Although 2200 students can be accommodated at the previously scheduled dances and in the newly available Union Common Rooms, the popularity of the first big post-war weekend has far outstripped the estimates of needed space. An unexpected demand for 500 additional tickets has forced the long suffering committee into a snipe hunt for new halls.
The spacious Union Dining Hall, considered as a sure cure for tickets demands, is protected by such a welter of transformation difficulties that both Union officials and University Hall judge its use impractical. Possible damage to the newly varnished floors, the difficulty of restoring the tables for the next day's meals, and the scarcity of employees to complete the post-dance work all conspire to defeat the cause of the dance committee. Of the two remaining possibilities, Memorial Hall and the Indoor Athletic Building, Men Hall is already occupied by the Law School dance and the gym is committed to quartering the Yale students.

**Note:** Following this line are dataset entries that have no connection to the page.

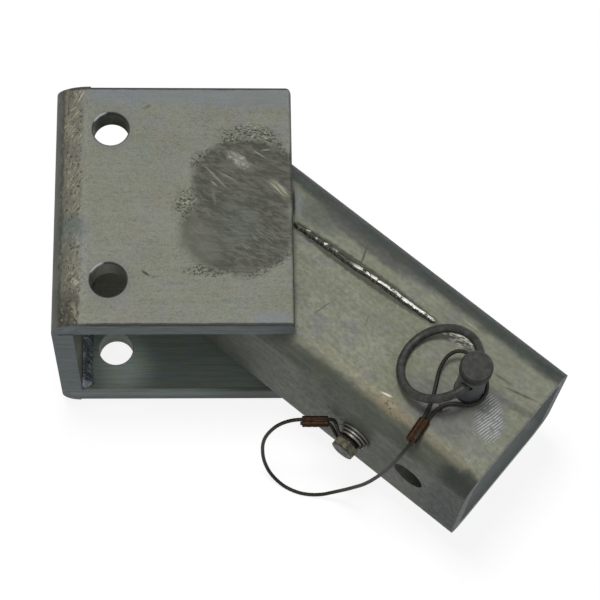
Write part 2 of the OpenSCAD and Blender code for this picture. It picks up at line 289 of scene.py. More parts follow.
def rolled_zinc(tree: Tree, at: Socket) -> tuple[Socket, Socket, Socket]:
    """Weathered zinc over rolled plate: what all the bracket's faces start from.

    Olive grey in clouds of 20 to 30 mm, tinted lilac and brown in places, with streaks 1 mm
    wide along the rolling. Real grain is finer than a pixel, so it is drawn 0.6 mm across.

    Args:
        tree: The material's node tree.
        at: Place in the bracket's square, in mm.

    Returns:
        Colour, streaks and grain.
    """
    streak = clouds(tree, at, (26, 1.0, 1.2), 0.3, 0.7, detail=4)
    grain = clouds(tree, at, (0.75, 0.55, 0.6), 0.28, 0.72, detail=2)
    colour = paint(tree, "76786a", [
        ("808277", 0.9, clouds(tree, at, (26, 20, 26), 0.35, 0.65)),
        ("7b7a83", 0.55, clouds(tree, at, (15, 22, 15), 0.50, 0.68, turn=20)),
        ("80776a", 0.50, clouds(tree, at, (19, 12, 15), 0.54, 0.70, turn=-30)),
        ("6c7a78", 0.40, clouds(tree, at, (12, 17, 15), 0.56, 0.70, turn=50)),
        ("63655a", 0.14, streak),
        ("5d6055", 0.50, clouds(tree, at, (2.6, 1.7, 2), 0.50, 0.66, detail=4)),
        ("9c9e8f", 0.50, grain)])
    return colour, streak, grain


def dressed_land(tree: Tree, at: Socket, colour: Socket) -> tuple[Socket, Socket, Socket]:
    """The corner weld's ground band, drawn over the plate and the weld alike.

    The band is brassy olive from 3.5 to 12.5 mm in from the left face, its inner border
    wandering by a millimetre; the disc's strokes cross it slanting, half a millimetre wide,
    over dark pits, a green stretch and gouges at its front end.

    Args:
        tree: The material's node tree.
        at: Place in the bracket's square, in mm.
        colour: Colour under it.

    Returns:
        Colour, strokes and pits.
    """
    loose = wander(tree, at, 3.5, 1.1)
    land = strip(tree, loose, "X", 3.6, 12.4, 0.7)
    outer = strip(tree, wander(tree, at, 9, 0.6), "X", -5, 3.8, 0.8)
    patchy = clouds(tree, at, (6, 13, 6), 0.40, 0.62)
    strokes = clouds(tree, at, (2.6, 0.42, 3), 0.50, 0.64, turn=58, detail=2)
    pits = clouds(tree, at, (1.3, 1.9, 1.4), 0.57, 0.66, detail=2)
    gouge = clouds(tree, loose, (1.6, 3.6, 2), 0.50, 0.60, turn=-18, detail=2)
    front = strip(tree, loose, "Y", -2, 11, 2.5)
    spots = [("c0bfa6", 0.70, (11.6, 112.6), (2.6, 0.35), 62), ("aaa78c", 0.6, (8.2, 106.6), (1.9, 0.4), 30),
             ("aaa78c", 0.5, (9.4, 103.6), (2.3, 0.4), 40), ("a8a483", 0.6, (5.2, 98.5), (1.4, 0.5), 25)]
    colour = paint(tree, colour, [
        ("68675a", 0.80, land),
        ("7b786a", 0.75, land, patchy),
        ("b3b09a", 0.80, land, patchy, strokes, strip(tree, loose, "X", 5.5, 13, 1)),
        ("96937f", 0.50, land, strokes),
        ("5d6a66", 0.60, spot(tree, loose, (8, 47), (7, 6.5), soft=0.4)),
        ("3c3c32", 0.80, land, pits),
        ("3f3d33", 0.70, land, strip(tree, loose, "Y", -2, 16, 4)),
        ("33322a", 0.75, land, front, gouge),
        ("9c987a", 0.60, land, front, clouds(tree, loose, (1.4, 4.2, 2), 0.56, 0.66, turn=24, detail=2)),
        ("5e5f58", 0.80, outer),
        ("4c524f", 0.50, outer, clouds(tree, at, (6, 14, 8), 0.45, 0.6)),
        ("34352f", 0.55, strip(tree, loose, "X", 3.1, 4.2, 0.5)),
        *((tone, share, spot(tree, at, centre, half, turn=turn, soft=0.5))
          for tone, share, centre, half, turn in spots)])
    return colour, add(tree, "Math", {0: strokes, 1: land}, operation="MULTIPLY"), pits


def sawn_faces_and_edge_shade(tree: Tree, at: Socket, colour: Socket) -> Socket:
    """The plates' edges: painted shade where they turn away, blue grey on the sawn faces below them.

    Args:
        tree: The material's node tree.
        at: Place in the bracket's square, in mm.
        colour: Colour under them.

    Returns:
        The colour socket.
    """
    loose = wander(tree, at, 6, 0.25)
    crown = strip(tree, at, "Z", 99.6, 104, 0.4)
    face = clouds(tree, at, (14, 3, 1.3), 0.40, 0.62, detail=4)
    return paint(tree, colour, [
        ("66757d", 0.70, strip(tree, loose, "Y", -3, 0.35, 0.2)),
        ("4d5150", 0.60, strip(tree, loose, "Y", -3, 0.35, 0.2), face),
        # Painted shade: dark lines along the top plate's edges where they round away.
        ("23262a", 0.80, strip(tree, loose, "X", PLATE[0] - 0.5, PLATE[0] + 3, 0.25), crown),
        ("23262a", 0.80, strip(tree, loose, "Y", PLATE[1] - 1.5, PLATE[1] + 3, 0.3), crown),
        ("2d312f", 0.75, strip(tree, loose, "Y", -0.1, 1.0, 0.3), crown)])


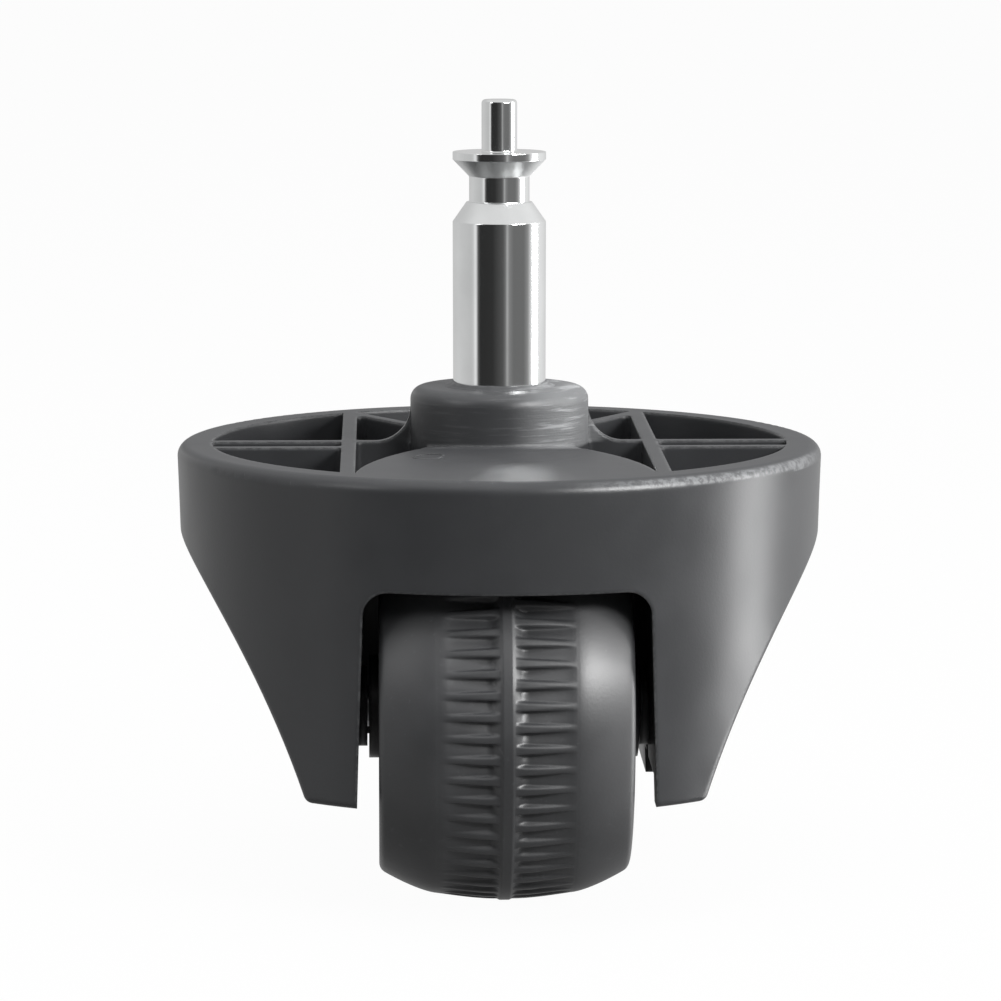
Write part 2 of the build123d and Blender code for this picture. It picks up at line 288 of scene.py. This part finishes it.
def rounded(corners):
    """Outline through (radius, height, rounding) corners, each rounded by an arc."""
    points = []
    for k, (r, z, rounding) in enumerate(corners):
        here = Vector((r, z))
        if rounding == 0 or k in (0, len(corners) - 1):
            points.append(here)
            continue
        before = (Vector(corners[k - 1][:2]) - here).normalized()
        after = (Vector(corners[k + 1][:2]) - here).normalized()
        half = before.angle(after) / 2
        reach = rounding / math.tan(half)
        centre = here + (before + after).normalized() * (rounding / math.sin(half))
        start = here + before * reach - centre
        turn = start.angle_signed(here + after * reach - centre)
        steps = max(2, round(abs(turn) / math.radians(ARC_STEP)))
        for n in range(steps + 1):
            a = turn * n / steps
            spoke = Vector((
                start.x * math.cos(a) + start.y * math.sin(a),
                start.y * math.cos(a) - start.x * math.sin(a),
            ))
            points.append(centre + spoke)
    return supported(points)


def ring_mesh(name, rows, closed=False):
    """Mesh over rows of points, each row once round; the first and last row are capped unless closed."""
    mesh = bmesh.new()
    verts = [[mesh.verts.new(Vector(p) * MM) for p in row] for row in rows]
    pairs = list(zip(verts, verts[1:]))
    if closed:
        pairs.append((verts[-1], verts[0]))
    for low, high in pairs:
        n = len(low)
        for k in range(n):
            mesh.faces.new((low[k], low[(k + 1) % n], high[(k + 1) % n], high[k]))
    if not closed:
        mesh.faces.new(reversed(verts[0]))
        mesh.faces.new(verts[-1])
    bmesh.ops.recalc_face_normals(mesh, faces=mesh.faces)
    for face in mesh.faces:
        face.smooth = True
    data = bpy.data.meshes.new(name)
    mesh.to_mesh(data)
    mesh.free()
    piece = bpy.data.objects.new(name, data)
    bpy.context.scene.collection.objects.link(piece)
    return piece


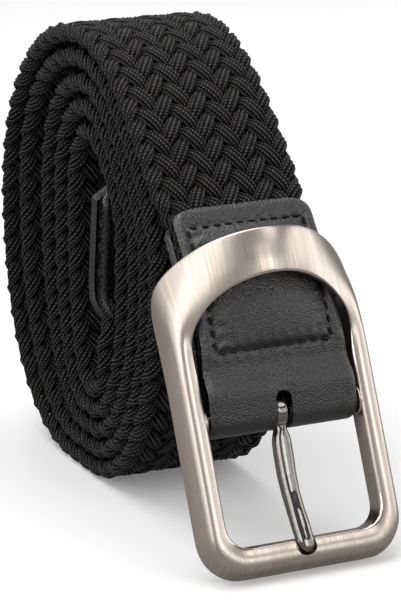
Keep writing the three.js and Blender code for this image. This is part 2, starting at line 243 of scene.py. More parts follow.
def strapPath():
    half, pitch = strap["thick"] / 2, strap["thick"] + strap["gap"]
    run = [onBuckle(v, n) for v, n in tabRun]
    mouth, before = np.array(run[3]), np.array(run[2])
    pull = mouth + 17 * (mouth - before) / np.linalg.norm(mouth - before)
    legs = [bezier(run)]
    base = None
    for k, turn in enumerate(turns):
        top = (turn["topY"], strap["height"] - half - k * pitch - strap["looseTop"] * turn["top"])
        backY = strap["back"] - half - k * pitch - strap["looseBack"] * turn["back"]
        baseZ = half + k * pitch
        if k == 0:
            legs.append(bezier([mouth, pull, (top[0] - 20, top[1]), top]))
        else:
            frontY = -strap["front"] + half + (k - 1) * pitch + strap["looseFront"] * turn["front"]
            legs.append(quarterTurn(base, (frontY, turn["foot"]), turn["kFoot"], turn["kFoot"], False))
            legs.append(quarterTurn((frontY, turn["neck"]), top, *turn["kTop"], True))
        legs.append(quarterTurn(top, (backY, turn["head"]), 0.56, turn["kBack"], False))
        legs.append(quarterTurn((backY, 57), (turn["heel"], baseZ), *turn["kLow"], True))
        base = (turn["toe"], baseZ) if turn["toe"] < turn["heel"] - 0.5 else (turn["heel"], baseZ)
        legs.append(np.array([base]))
    legs.append(quarterTurn(base, (riseY, base[1] + 6), 0.6, 0.5, False))
    start, end = tipBend["start"], tipBend["end"]
    legs.append(bezier([start, (start[0] - 0.2, 41), (end[0] - 0.2, 42), end]))
    legs.append(np.array([tipLean]))
    points = np.vstack(legs)
    keep = np.r_[True, np.hypot(*np.diff(points, axis=0).T) > 0.01]
    points = points[keep]
    length = np.r_[0, np.cumsum(np.hypot(*np.diff(points, axis=0).T))]
    step = np.arange(0, length[-1], 0.25)
    fine = np.c_[np.interp(step, length, points[:, 0]), np.interp(step, length, points[:, 1])]
    way = np.gradient(fine, axis=0)
    window = np.ones(7) / 7
    way = np.c_[np.convolve(way[:, 0], window, "same"), np.convolve(way[:, 1], window, "same")]
    way /= np.linalg.norm(way, axis=1)[:, None]
    return step, fine, way


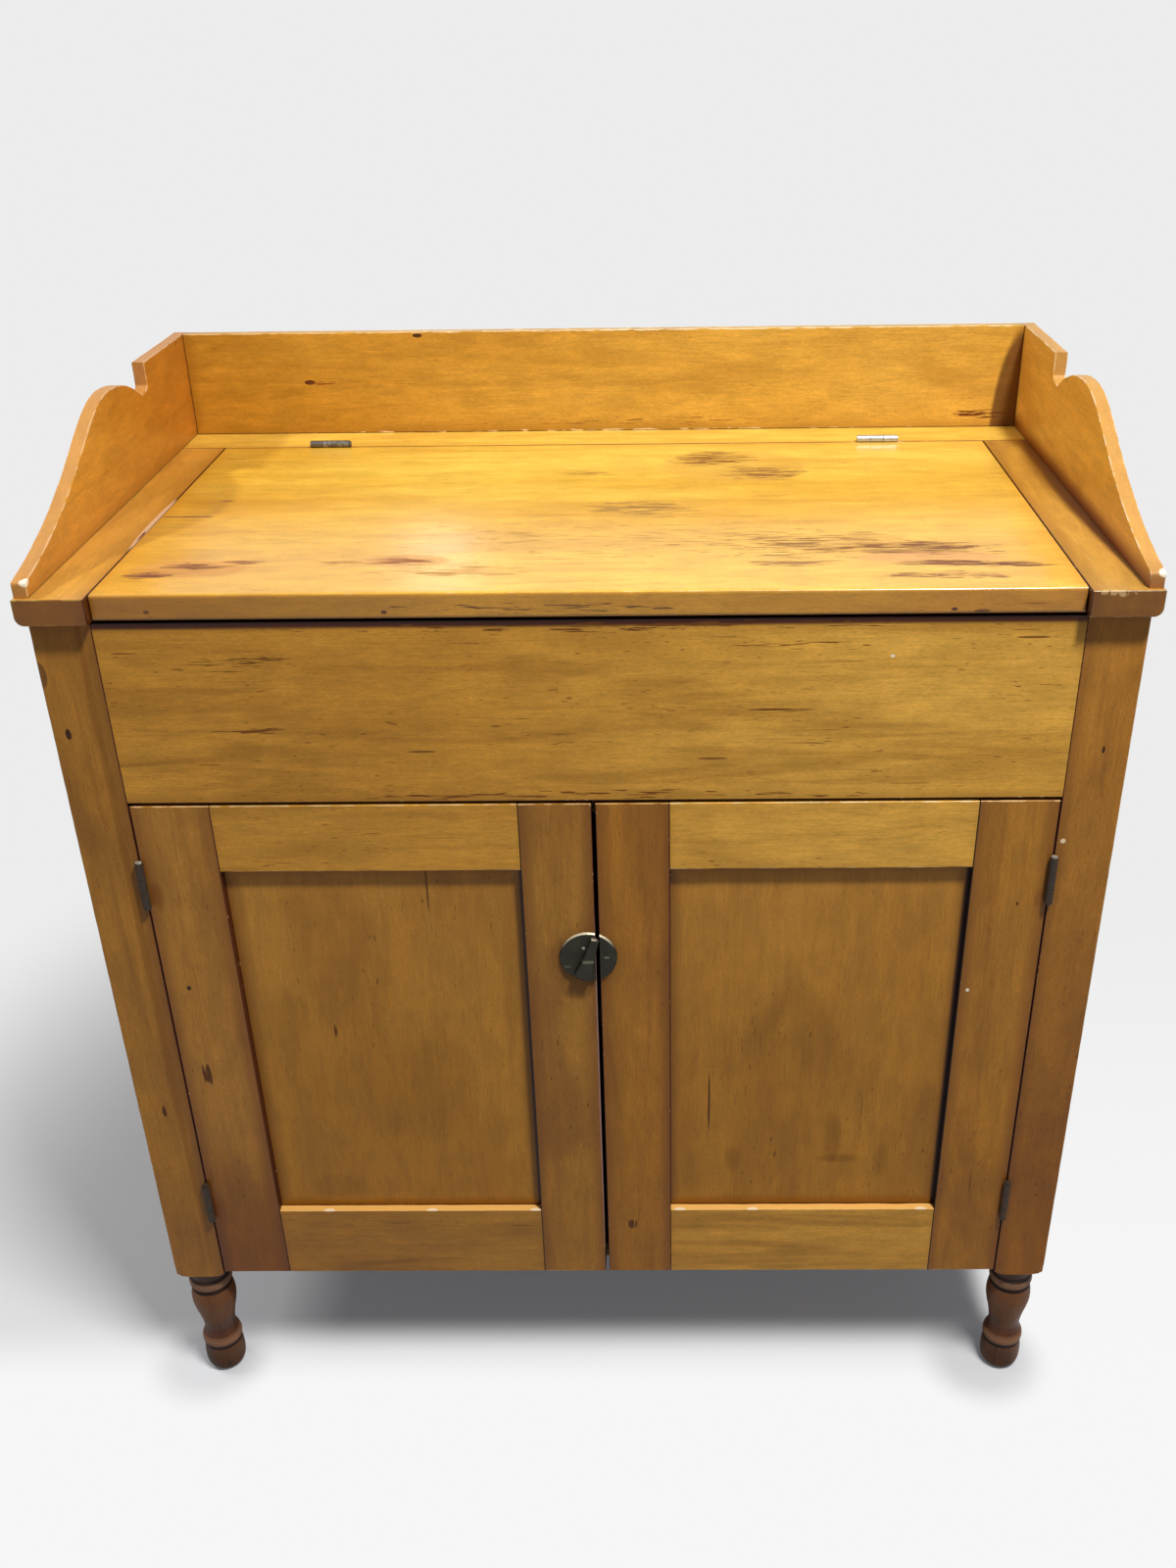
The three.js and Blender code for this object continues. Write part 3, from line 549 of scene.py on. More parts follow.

Blocked in their race for new facilities, the dance committee has tried to reopen Winthrop and Eliot Houses on Saturday night. Since all the Houses are under the jurisdiction of their individual masters, the Dean's Office is impotent and can only act as mediator between the committee and the masters, whose fear of rowdiness coupled with a reluctance to stage more than two big dances each term has made them cool towards the advances of the students.
As the result of an almost impregnable separation of authority, the predicament of the Dance Committee in its search for additional space will remain insoluble without prompt aid from the House masters. The weekends of five hundred students stand in jeopardy unless the masters of Winthrop and Eliot Houses speedily set aside their fears and come to the rescue of a clamoring student body.